**RECORDED INFORMATION**
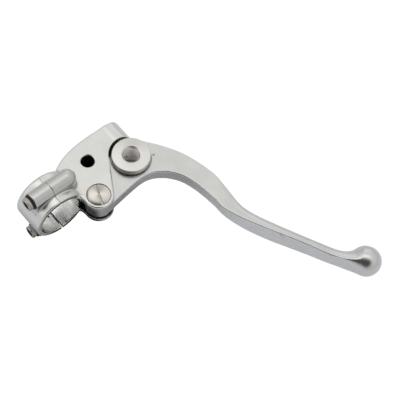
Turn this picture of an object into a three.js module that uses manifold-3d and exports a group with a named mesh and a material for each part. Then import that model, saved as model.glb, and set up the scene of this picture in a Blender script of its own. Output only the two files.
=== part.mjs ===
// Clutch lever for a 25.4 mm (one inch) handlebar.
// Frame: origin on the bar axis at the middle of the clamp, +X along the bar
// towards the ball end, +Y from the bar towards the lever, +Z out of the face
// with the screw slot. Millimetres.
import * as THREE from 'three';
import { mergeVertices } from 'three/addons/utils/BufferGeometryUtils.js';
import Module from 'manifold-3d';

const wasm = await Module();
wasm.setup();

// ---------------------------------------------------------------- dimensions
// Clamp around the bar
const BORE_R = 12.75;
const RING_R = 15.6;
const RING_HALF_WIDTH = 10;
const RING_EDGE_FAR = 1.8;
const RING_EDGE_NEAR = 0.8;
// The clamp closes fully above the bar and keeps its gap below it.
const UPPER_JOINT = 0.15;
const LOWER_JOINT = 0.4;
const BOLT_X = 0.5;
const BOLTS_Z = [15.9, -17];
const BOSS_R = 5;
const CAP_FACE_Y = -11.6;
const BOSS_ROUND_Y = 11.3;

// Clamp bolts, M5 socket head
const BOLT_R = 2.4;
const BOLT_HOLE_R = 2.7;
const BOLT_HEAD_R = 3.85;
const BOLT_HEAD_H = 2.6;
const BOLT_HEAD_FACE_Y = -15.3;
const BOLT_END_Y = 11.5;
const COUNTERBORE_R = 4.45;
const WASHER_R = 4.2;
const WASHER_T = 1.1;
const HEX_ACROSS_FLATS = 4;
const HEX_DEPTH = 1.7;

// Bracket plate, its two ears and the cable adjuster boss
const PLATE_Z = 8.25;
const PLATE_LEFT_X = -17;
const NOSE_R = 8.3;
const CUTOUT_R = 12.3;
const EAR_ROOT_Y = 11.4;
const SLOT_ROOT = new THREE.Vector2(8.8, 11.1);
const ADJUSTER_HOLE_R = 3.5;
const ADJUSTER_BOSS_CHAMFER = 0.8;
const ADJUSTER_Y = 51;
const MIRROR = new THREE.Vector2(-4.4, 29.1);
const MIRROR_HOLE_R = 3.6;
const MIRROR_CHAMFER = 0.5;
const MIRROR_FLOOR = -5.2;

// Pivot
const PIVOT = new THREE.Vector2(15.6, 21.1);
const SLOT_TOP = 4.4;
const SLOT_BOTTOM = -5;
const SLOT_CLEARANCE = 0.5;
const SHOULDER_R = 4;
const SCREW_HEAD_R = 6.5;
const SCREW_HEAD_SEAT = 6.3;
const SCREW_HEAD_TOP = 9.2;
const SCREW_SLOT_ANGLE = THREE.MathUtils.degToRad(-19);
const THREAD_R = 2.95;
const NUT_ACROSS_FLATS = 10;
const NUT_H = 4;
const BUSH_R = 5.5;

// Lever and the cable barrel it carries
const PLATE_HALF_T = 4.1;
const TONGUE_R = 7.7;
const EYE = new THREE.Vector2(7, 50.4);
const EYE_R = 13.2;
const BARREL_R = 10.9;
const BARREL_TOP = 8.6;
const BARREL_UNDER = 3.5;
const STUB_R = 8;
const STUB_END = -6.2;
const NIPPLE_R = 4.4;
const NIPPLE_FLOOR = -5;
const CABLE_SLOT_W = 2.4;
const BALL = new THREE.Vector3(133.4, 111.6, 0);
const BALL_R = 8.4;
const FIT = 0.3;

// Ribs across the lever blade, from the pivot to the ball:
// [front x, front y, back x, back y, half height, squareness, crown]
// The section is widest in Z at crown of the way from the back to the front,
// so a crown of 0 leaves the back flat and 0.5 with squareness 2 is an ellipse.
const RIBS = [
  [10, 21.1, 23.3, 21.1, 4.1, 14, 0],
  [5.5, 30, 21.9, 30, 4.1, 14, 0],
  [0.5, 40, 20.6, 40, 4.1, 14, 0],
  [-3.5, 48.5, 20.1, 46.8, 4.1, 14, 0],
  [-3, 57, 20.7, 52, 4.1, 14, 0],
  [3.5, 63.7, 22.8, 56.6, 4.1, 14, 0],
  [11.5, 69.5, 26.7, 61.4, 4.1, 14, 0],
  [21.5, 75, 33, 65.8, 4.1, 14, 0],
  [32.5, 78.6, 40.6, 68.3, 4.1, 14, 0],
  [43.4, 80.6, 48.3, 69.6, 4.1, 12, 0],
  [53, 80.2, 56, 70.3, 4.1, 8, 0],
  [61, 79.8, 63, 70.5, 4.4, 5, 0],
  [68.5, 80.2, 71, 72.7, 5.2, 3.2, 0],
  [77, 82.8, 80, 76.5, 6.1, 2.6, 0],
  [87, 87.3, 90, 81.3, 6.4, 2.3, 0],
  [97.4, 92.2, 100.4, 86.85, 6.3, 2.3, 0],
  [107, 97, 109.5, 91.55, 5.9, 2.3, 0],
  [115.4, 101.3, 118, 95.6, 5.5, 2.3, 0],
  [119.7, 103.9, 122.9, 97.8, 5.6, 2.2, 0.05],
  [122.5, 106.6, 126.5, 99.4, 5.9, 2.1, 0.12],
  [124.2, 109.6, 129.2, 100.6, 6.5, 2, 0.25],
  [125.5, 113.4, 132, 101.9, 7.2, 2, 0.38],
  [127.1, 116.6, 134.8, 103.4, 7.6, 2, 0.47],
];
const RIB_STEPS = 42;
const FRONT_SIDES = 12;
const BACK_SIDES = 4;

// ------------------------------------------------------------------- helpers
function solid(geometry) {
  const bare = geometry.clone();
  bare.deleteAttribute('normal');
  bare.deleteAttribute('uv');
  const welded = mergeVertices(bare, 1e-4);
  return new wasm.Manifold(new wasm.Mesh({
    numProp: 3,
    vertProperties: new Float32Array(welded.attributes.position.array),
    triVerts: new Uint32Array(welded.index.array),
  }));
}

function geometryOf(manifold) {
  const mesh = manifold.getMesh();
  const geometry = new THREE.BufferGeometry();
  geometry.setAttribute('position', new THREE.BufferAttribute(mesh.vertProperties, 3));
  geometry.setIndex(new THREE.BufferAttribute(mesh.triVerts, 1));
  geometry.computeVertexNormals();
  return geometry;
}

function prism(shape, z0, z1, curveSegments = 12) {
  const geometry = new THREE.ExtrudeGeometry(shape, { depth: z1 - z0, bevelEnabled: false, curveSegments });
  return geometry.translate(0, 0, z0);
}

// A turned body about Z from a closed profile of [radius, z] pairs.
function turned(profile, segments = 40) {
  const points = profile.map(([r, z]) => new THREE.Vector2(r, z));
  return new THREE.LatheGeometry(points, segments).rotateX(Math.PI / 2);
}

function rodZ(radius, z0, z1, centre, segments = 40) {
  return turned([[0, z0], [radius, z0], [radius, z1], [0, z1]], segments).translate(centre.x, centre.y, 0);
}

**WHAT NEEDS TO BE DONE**
Begin with the first line of the listing and copy exactly through the line that contains "const HEX_DEPTH = 1.7;", please, keeping both ends and leaving out everything after.

**EXERCISE OUTPUT**
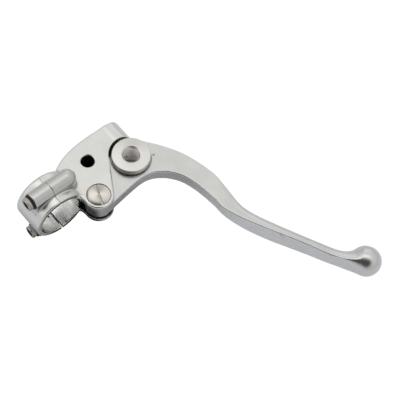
Turn this picture of an object into a three.js module that uses manifold-3d and exports a group with a named mesh and a material for each part. Then import that model, saved as model.glb, and set up the scene of this picture in a Blender script of its own. Output only the two files.
=== part.mjs ===
// Clutch lever for a 25.4 mm (one inch) handlebar.
// Frame: origin on the bar axis at the middle of the clamp, +X along the bar
// towards the ball end, +Y from the bar towards the lever, +Z out of the face
// with the screw slot. Millimetres.
import * as THREE from 'three';
import { mergeVertices } from 'three/addons/utils/BufferGeometryUtils.js';
import Module from 'manifold-3d';

const wasm = await Module();
wasm.setup();

// ---------------------------------------------------------------- dimensions
// Clamp around the bar
const BORE_R = 12.75;
const RING_R = 15.6;
const RING_HALF_WIDTH = 10;
const RING_EDGE_FAR = 1.8;
const RING_EDGE_NEAR = 0.8;
// The clamp closes fully above the bar and keeps its gap below it.
const UPPER_JOINT = 0.15;
const LOWER_JOINT = 0.4;
const BOLT_X = 0.5;
const BOLTS_Z = [15.9, -17];
const BOSS_R = 5;
const CAP_FACE_Y = -11.6;
const BOSS_ROUND_Y = 11.3;

// Clamp bolts, M5 socket head
const BOLT_R = 2.4;
const BOLT_HOLE_R = 2.7;
const BOLT_HEAD_R = 3.85;
const BOLT_HEAD_H = 2.6;
const BOLT_HEAD_FACE_Y = -15.3;
const BOLT_END_Y = 11.5;
const COUNTERBORE_R = 4.45;
const WASHER_R = 4.2;
const WASHER_T = 1.1;
const HEX_ACROSS_FLATS = 4;
const HEX_DEPTH = 1.7;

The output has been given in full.